An efficient solution to Hidden Markov Models on trees with coupled branches
Farzan Vafa, Sahand Hormoz
TL;DR
The paper addresses Hidden Markov Models on trees with coupled branches, a realistic setting for biological lineages where sister cells share dependencies. It develops a dynamic-programming framework that extends forward-backward and Viterbi-style methods to tree structures with coupling, achieving a complexity of $O(|T|N^{n+1})$ (and $O(TN^3)$ for binary trees) while incorporating scaling to avoid underflow. An EM-based learning procedure estimates $a$, $b$, and $\pi$ with explicit, numerically stable update formulas, and a self-consistency check framework validates model assumptions. The work includes a Python implementation and simulations showing reliable parameter recovery and practical applicability to lineage-like data, enabling more faithful inference of hierarchical biological processes.
Abstract
Hidden Markov Models (HMMs) are powerful tools for modeling sequential data, where the underlying states evolve in a stochastic manner and are only indirectly observable.
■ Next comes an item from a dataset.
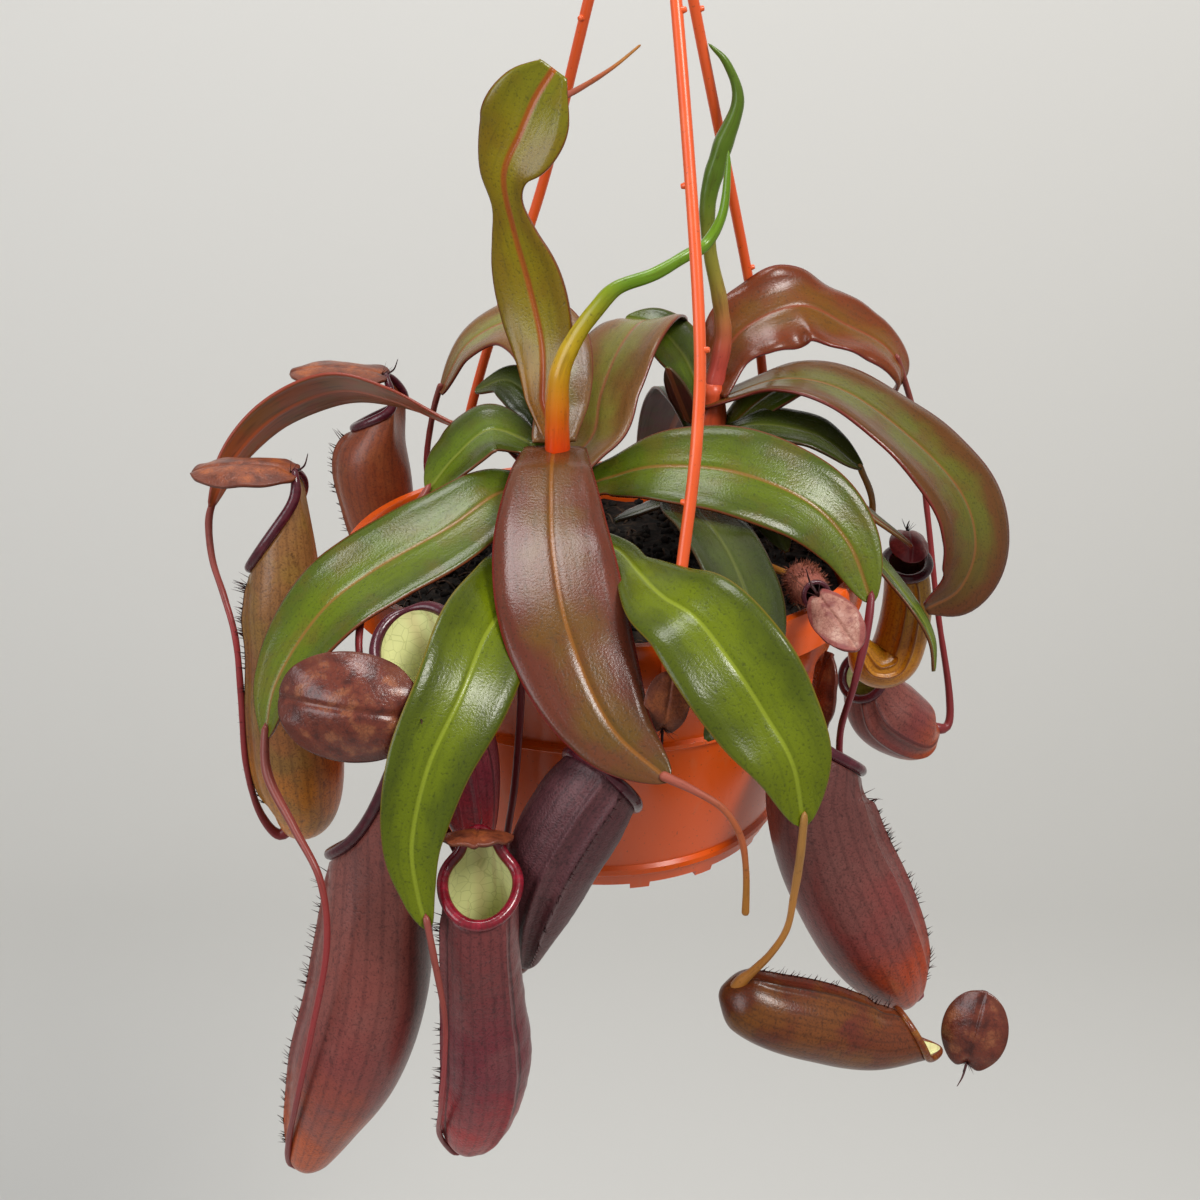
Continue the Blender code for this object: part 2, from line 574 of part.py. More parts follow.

Traditional HMM approaches are well-established for linear sequences, and have been extended to other structures such as trees. In this paper, we extend the framework of HMMs on trees to address scenarios where the tree-like structure of the data includes coupled branches -- a common feature in biological systems where entities within the same lineage exhibit dependent characteristics. We develop a dynamic programming algorithm that efficiently solves the likelihood, decoding, and parameter learning problems for tree-based HMMs with coupled branches. Our approach scales polynomially with the number of states and nodes, making it computationally feasible for a wide range of applications and does not suffer from the underflow problem. We demonstrate our algorithm by applying it to simulated data and propose self-consistency checks for validating the assumptions of the model used for inference. This work not only advances the theoretical understanding of HMMs on trees but also provides a practical tool for analyzing complex biological data where dependencies between branches cannot be ignored.